— Start of DATASET CONTENT —

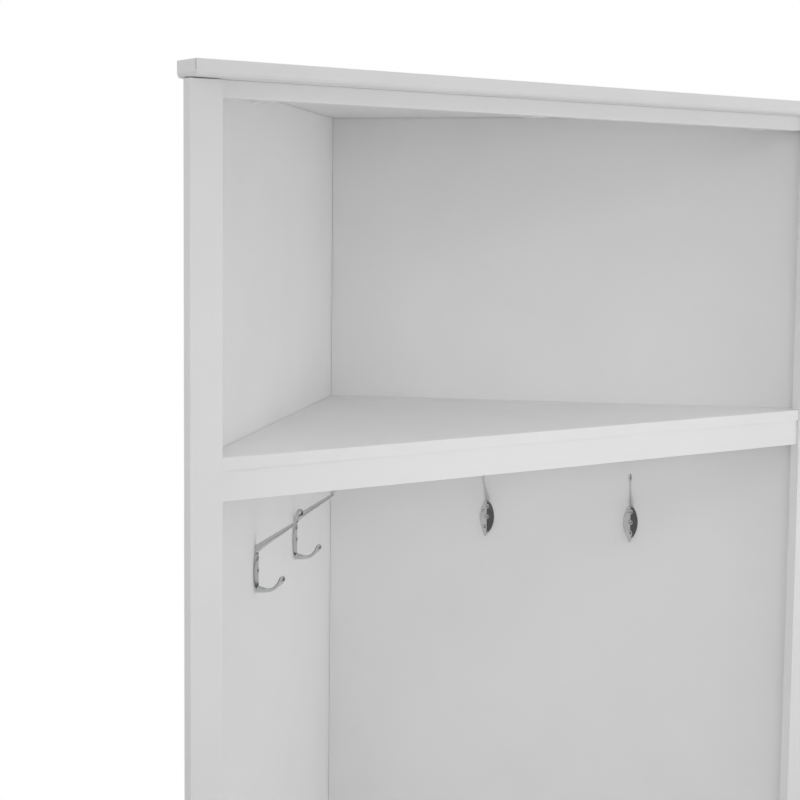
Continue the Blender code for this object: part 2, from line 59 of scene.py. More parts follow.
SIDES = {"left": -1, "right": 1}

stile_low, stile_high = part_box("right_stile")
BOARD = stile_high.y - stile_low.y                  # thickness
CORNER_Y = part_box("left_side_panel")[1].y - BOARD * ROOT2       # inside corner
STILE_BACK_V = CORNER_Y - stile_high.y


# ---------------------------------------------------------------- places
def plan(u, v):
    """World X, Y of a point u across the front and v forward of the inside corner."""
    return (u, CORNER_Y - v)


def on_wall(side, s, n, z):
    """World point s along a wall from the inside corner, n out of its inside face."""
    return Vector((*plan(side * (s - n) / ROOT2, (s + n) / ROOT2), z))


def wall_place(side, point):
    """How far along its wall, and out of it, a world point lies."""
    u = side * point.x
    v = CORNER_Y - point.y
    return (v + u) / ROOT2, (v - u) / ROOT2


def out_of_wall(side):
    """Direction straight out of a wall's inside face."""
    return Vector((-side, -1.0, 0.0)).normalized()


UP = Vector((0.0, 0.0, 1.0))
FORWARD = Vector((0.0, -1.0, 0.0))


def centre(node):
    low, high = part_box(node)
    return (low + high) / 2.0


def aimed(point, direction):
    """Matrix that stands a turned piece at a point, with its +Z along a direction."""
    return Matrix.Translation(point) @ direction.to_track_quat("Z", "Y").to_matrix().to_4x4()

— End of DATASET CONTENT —

## WHAT YOU NEED TO DO
Word for word, quote the lines of the material from the first line through the line with "STILE_BACK_V = CORNER_Y - stile_high.y", both ends included.

## REPLY
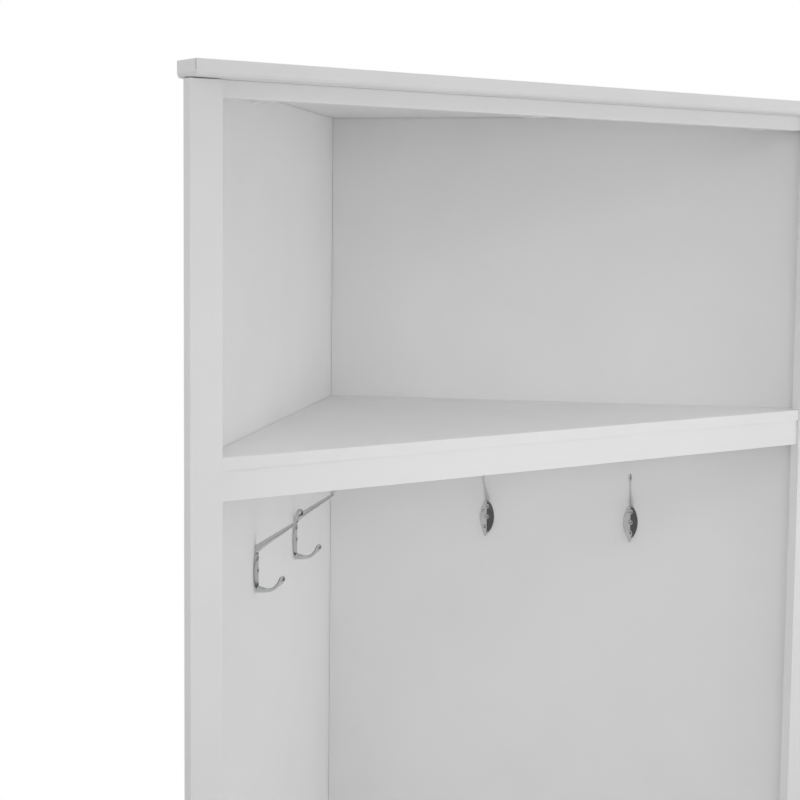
Continue the Blender code for this object: part 2, from line 59 of scene.py. More parts follow.
SIDES = {"left": -1, "right": 1}

stile_low, stile_high = part_box("right_stile")
BOARD = stile_high.y - stile_low.y                  # thickness
CORNER_Y = part_box("left_side_panel")[1].y - BOARD * ROOT2       # inside corner
STILE_BACK_V = CORNER_Y - stile_high.y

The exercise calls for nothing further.